To exclude this you can add at the begining of your expression this subpattern:
(?:\[(url|img)](?>[^[]++|[(?!\/\g{-1}))*+\[\/\g{-1}]|\[(?:url|img)=[^]]*+])(*SKIP)(*FAIL)|your pattern here
The goal of this is to try to match the parts you don't want before and forces the regex engine to fail with the backtracking control verb (*FAIL). The (*SKIP) verb forces the regex engine to not retry the substring matched before when the subpattern fails after.
You can find more informations about these features here.
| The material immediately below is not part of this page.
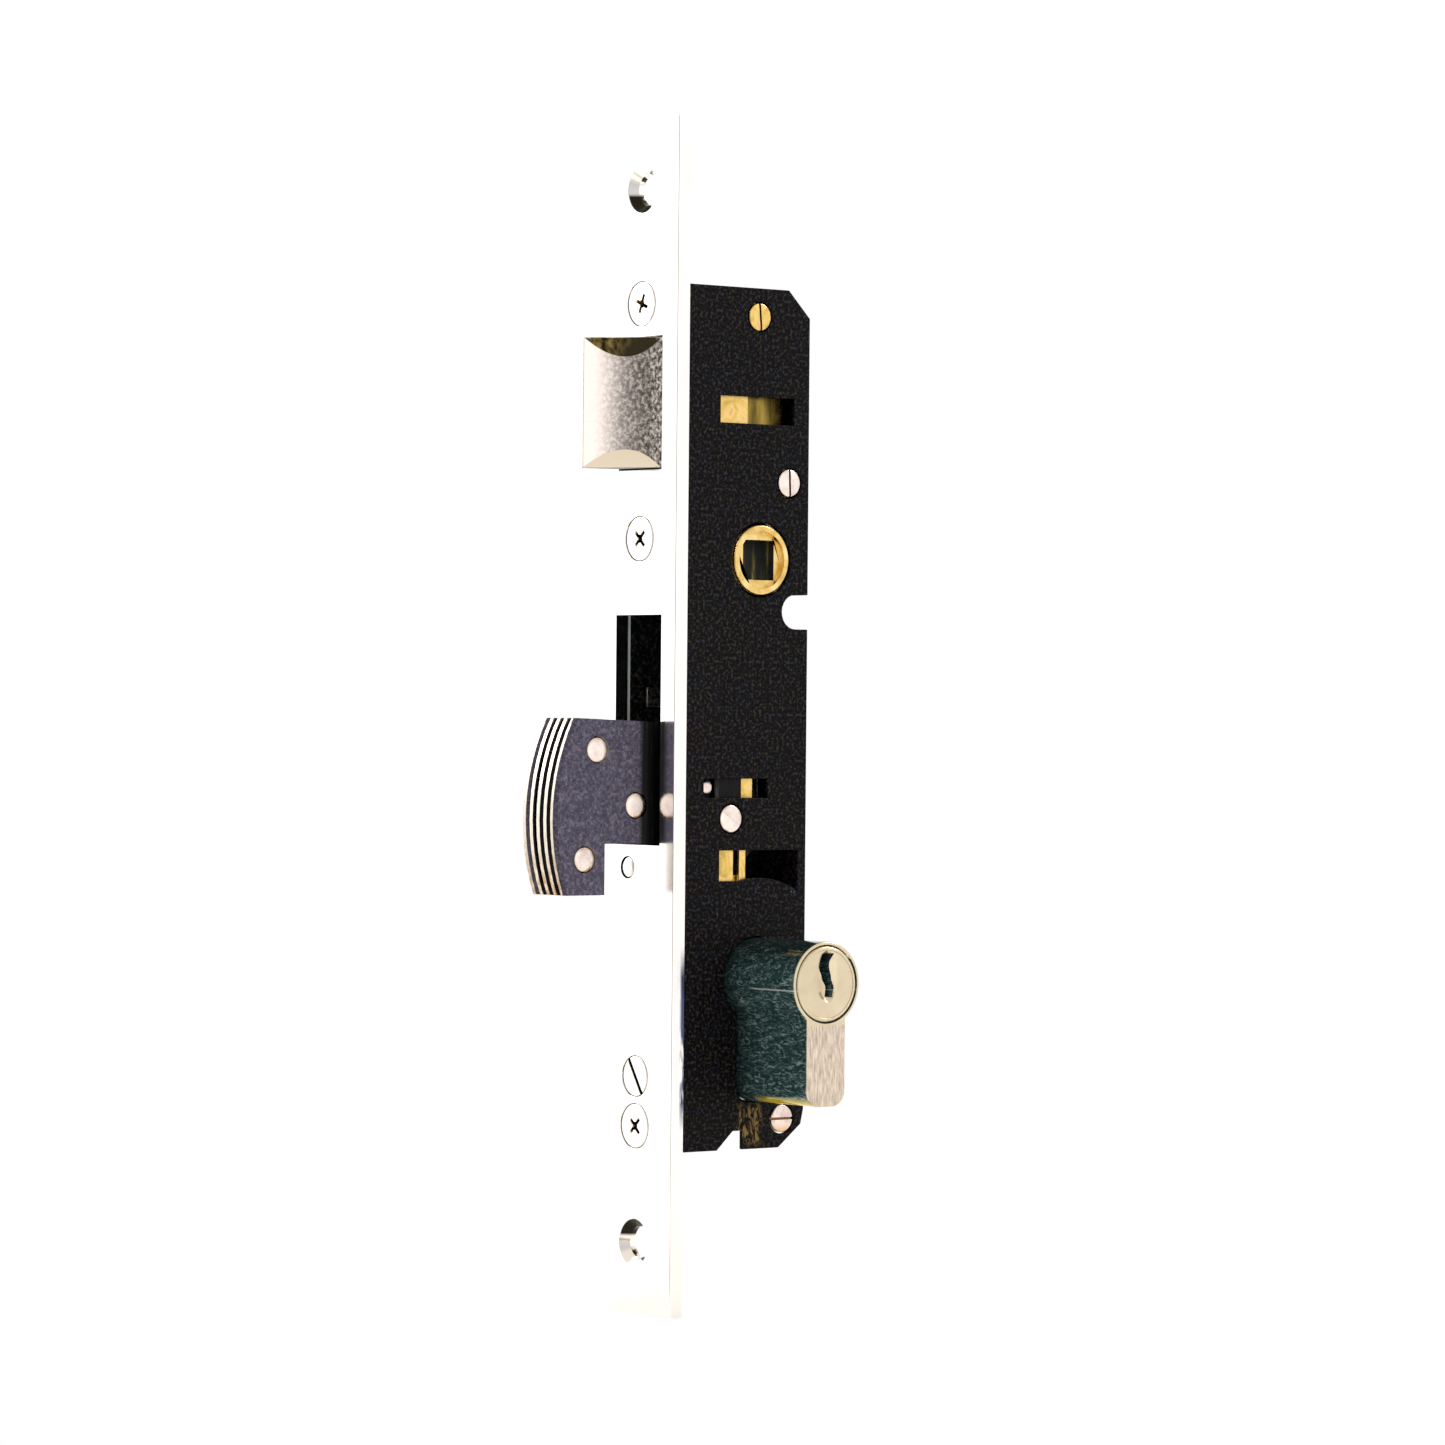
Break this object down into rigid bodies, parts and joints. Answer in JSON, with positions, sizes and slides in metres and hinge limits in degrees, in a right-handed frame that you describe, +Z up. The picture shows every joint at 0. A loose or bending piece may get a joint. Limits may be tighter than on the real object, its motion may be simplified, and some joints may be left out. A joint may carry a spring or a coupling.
{
  "type": "mortise lock",
  "caption": "Narrow-stile mortise lock: faceplate, flat case, bevelled spring latch, swinging laminated hook bolt and double euro-profile cylinder.",
  "frame": {"origin": "on the faceplate's front face, on its centre line, level with the cylinder's axis", "axes": "+X runs into the door away from the faceplate's front, +Z is up along the faceplate, the cover plate faces -Y"},
  "size_m": [0.0619, 0.0602, 0.24],
  "materials": {
    "polished_nickel": "mirror-polished nickel plate",
    "black_paint": "fine-textured black stove enamel",
    "zinc_steel": "bright zinc plate",
    "yellow_zinc": "yellow-passivated zinc plate",
    "cast_nickel": "nickel-plated casting, slightly grainy",
    "ground_steel": "ground edges of hardened plates",
    "dark_steel": "blackened steel, satin",
    "champagne_nickel": "satin nickel plate on brass",
    "brass": "plain brass",
    "spring_steel": "drawn spring wire"
  },
  "bodies": {
    "case": {"faceplate": "polished_nickel", "faceplate_screw_top": "zinc_steel", "faceplate_screw_middle": "zinc_steel", "faceplate_screw_bottom": "zinc_steel", "cylinder_screw": "zinc_steel", "face_rivet": "zinc_steel", "case_body": "black_paint", "case_cover": "black_paint", "front_lug_top": "zinc_steel", "front_lug_middle": "zinc_steel", "front_lug_bottom": "zinc_steel", "case_post_top": "yellow_zinc", "case_post_middle": "yellow_zinc", "case_post_bottom": "yellow_zinc", "case_screw_top": "yellow_zinc", "case_screw_middle": "zinc_steel", "case_screw_bottom": "zinc_steel", "bolt_pivot_pin": "zinc_steel", "detent_spring": "spring_steel", "latch_guide": "brass", "hub_spring": "spring_steel", "latch_spring": "spring_steel", "cylinder_body": "champagne_nickel", "driver_pin_1": "zinc_steel", "driver_pin_2": "zinc_steel", "driver_pin_3": "zinc_steel", "driver_pin_4": "zinc_steel", "driver_pin_5": "zinc_steel", "pin_spring_1": "spring_steel", "pin_spring_2": "spring_steel", "pin_spring_3": "spring_steel", "pin_spring_4": "spring_steel", "pin_spring_5": "spring_steel"},
    "hub": {"hub": "brass"},
    "latch": {"latch_head": "cast_nickel", "latch_tail": "yellow_zinc", "latch_pin": "zinc_steel"},
    "bolt": {"bolt_plate_1": "dark_steel", "bolt_plate_2": "ground_steel", "bolt_plate_3": "ground_steel", "bolt_plate_4": "ground_steel", "bolt_plate_5": "dark_steel", "bolt_rivet_upper": "zinc_steel", "bolt_rivet_middle": "zinc_steel", "bolt_rivet_lower": "zinc_steel", "drive_pin": "zinc_steel"},
    "drive_slide": {"drive_slide": "yellow_zinc", "slide_arm": "dark_steel", "slide_driver": "yellow_zinc"},
    "cylinder_plug": {"plug_near": "champagne_nickel", "plug_far": "champagne_nickel", "cam": "zinc_steel", "key_pin_1": "brass", "key_pin_2": "brass", "key_pin_3": "brass", "key_pin_4": "brass", "key_pin_5": "brass"}
  },
  "joints": [
    {"name": "hub_turn", "type": "hinge", "parent": "case", "child": "hub", "pos_m": [0.025, 0, 0.085], "axis": [0, 1, 0], "range_deg": [0, 31], "stiffness_Nm_per_rad": 0.3, "springref_deg": -8.59},
    {"name": "latch_slide", "type": "slide", "parent": "case", "child": "latch", "axis": [1, 0, 0], "range_m": [0, 0.0106], "deforming": ["latch_spring"]},
    {"name": "cylinder_turn", "type": "hinge", "parent": "case", "child": "cylinder_plug", "pos_m": [0.025, 0, 0], "axis": [0, 1, 0], "range_deg": [0, 360]},
    {"name": "bolt_swing", "type": "hinge", "parent": "case", "child": "bolt", "pos_m": [0.0178, 0, 0.0326], "axis": [0, 1, 0], "range_deg": [0, 86]},
    {"name": "drive_slide_travel", "type": "slide", "parent": "case", "child": "drive_slide", "axis": [1, 0, 0], "range_m": [0, 0.0113]}
  ],
  "couplings": [
    {"joint": "latch_slide", "follows": "hub_turn", "m_per_rad": 0.019591},
    {"joint": "bolt_swing", "follows": "cylinder_turn", "ratio": 0.23889},
    {"joint": "drive_slide_travel", "follows": "cylinder_turn", "m_per_rad": 0.0017985}
  ]
}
Notice: assuming that you are using PHP for this pattern, you can improve a little bit this very long pattern by replacing the default delimiter / by ~ to avoid to escape all / in the pattern and by using the verbose mode (x modifier) with a Nowdoc syntax. Like this you can comment it, make it more readable and easily improve the pattern
Example:
$pattern = <<<'EOF'
~
### skipping url and img bbcodes ###
(?:
\[(url|img)] # opening bbcode tag
(?>[^[]++|[(?!/\g{-1}))*+ # possible content between tags
\[/\g{-1}] # closing bbcode tag
|
\[(?:url|img)= [^]]*+ ] # self closing bbcode tags
)(*SKIP)(*FAIL) # forces to fail and skip
| # OR
### a link ###
(
(?:https?|ftp|irc):// # protocol
[^\s<>()"]+?
(?:
\( [^\s<>()"]*? \) # part between parenthesis
[^\s<>()"]*?
)*
)
(
(?:[]\s<>".!?,]|,|")*
(?:[\s<>()"]|$)
)
~x
EOF;

You could solve it with negative look-behind assertion.
(?<!pattern)
In your case, you can check if there is no ] or = character just before the matching link.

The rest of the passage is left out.